* Records that describe objects *

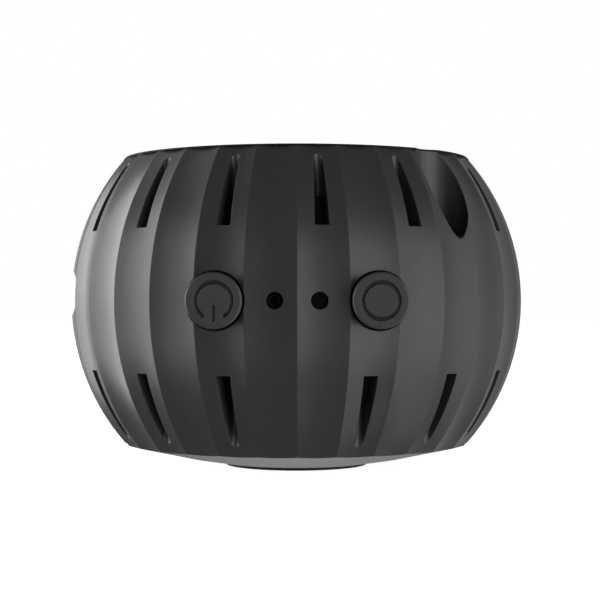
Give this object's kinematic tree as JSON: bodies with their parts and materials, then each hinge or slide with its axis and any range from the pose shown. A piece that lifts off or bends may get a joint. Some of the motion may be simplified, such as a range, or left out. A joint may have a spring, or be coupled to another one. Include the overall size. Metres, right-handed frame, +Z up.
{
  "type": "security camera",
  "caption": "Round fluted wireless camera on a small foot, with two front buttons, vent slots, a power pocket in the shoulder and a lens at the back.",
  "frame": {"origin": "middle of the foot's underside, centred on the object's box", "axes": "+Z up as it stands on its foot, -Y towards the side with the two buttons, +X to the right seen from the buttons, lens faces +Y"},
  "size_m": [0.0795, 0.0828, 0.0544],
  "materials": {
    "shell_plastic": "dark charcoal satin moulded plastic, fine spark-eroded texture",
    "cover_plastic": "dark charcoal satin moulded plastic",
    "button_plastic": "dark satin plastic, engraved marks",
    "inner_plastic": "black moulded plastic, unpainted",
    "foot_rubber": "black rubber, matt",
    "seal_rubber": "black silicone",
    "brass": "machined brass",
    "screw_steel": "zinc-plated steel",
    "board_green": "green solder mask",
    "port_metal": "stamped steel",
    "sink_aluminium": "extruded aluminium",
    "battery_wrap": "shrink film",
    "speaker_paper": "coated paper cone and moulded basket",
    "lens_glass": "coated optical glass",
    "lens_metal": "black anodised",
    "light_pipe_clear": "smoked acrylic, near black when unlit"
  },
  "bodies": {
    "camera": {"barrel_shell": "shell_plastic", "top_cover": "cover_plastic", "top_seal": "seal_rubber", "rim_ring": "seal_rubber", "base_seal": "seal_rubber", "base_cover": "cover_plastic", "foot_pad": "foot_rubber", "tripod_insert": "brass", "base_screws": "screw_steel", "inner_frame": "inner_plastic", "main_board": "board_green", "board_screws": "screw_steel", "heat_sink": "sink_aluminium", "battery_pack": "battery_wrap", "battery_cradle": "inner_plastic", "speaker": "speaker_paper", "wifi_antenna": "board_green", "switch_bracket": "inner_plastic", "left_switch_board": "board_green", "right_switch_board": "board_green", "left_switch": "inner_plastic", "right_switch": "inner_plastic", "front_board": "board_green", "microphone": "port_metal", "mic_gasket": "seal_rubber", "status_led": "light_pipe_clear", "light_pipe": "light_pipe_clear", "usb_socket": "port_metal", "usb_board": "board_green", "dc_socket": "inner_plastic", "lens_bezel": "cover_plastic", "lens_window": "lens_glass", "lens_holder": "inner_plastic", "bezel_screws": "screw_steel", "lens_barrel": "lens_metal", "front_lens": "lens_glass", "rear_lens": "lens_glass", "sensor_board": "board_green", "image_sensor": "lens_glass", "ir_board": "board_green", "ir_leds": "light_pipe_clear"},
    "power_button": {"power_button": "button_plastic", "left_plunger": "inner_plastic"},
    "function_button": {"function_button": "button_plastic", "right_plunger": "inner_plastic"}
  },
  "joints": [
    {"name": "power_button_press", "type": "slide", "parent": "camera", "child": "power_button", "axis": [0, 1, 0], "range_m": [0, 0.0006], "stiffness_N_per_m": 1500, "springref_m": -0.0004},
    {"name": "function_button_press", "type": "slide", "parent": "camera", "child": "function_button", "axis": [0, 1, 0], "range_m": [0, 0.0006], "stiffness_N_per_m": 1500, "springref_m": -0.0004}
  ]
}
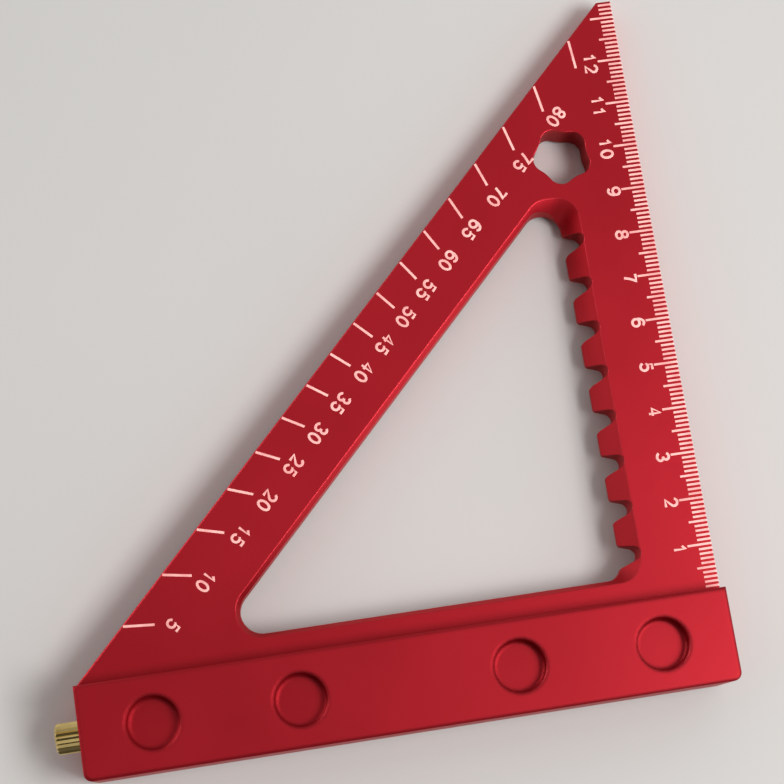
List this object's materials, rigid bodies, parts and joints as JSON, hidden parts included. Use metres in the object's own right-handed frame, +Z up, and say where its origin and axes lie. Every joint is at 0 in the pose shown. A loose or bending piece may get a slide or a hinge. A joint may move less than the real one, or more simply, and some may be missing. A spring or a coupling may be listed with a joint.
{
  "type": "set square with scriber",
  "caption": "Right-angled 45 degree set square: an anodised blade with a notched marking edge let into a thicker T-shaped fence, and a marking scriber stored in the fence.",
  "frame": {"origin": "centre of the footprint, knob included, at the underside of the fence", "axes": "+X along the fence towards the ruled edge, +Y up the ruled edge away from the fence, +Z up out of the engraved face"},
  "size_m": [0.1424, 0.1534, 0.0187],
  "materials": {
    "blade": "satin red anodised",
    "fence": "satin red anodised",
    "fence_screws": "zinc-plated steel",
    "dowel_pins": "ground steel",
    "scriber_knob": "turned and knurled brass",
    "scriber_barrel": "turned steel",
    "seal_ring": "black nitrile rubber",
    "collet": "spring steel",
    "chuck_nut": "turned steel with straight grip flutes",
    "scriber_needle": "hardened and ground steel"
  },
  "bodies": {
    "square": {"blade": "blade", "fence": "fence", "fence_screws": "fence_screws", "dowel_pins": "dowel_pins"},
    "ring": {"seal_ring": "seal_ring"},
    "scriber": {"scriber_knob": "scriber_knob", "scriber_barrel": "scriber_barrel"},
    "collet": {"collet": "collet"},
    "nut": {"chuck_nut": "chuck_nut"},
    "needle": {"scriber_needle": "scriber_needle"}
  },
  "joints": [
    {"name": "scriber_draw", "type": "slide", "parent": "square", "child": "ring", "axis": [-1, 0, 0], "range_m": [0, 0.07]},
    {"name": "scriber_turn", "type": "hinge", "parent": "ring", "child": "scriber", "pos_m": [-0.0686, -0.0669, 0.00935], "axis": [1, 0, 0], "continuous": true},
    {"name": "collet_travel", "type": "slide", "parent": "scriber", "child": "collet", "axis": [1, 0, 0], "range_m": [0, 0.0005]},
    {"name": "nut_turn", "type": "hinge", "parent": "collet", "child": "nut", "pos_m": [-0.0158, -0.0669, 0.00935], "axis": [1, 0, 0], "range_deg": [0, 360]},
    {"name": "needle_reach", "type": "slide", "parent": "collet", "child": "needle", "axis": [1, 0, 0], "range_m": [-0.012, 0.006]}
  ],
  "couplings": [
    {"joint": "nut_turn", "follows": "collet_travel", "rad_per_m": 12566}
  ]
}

* Directions *
Filter the records above for "from" and copy every matching line.

* Solved exercise *
Give this object's kinematic tree as JSON: bodies with their parts and materials, then each hinge or slide with its axis and any range from the pose shown. A piece that lifts off or bends may get a joint. Some of the motion may be simplified, such as a range, or left out. A joint may have a spring, or be coupled to another one. Include the overall size. Metres, right-handed frame, +Z up.
  "frame": {"origin": "middle of the foot's underside, centred on the object's box", "axes": "+Z up as it stands on its foot, -Y towards the side with the two buttons, +X to the right seen from the buttons, lens faces +Y"},
  "frame": {"origin": "centre of the footprint, knob included, at the underside of the fence", "axes": "+X along the fence towards the ruled edge, +Y up the ruled edge away from the fence, +Z up out of the engraved face"},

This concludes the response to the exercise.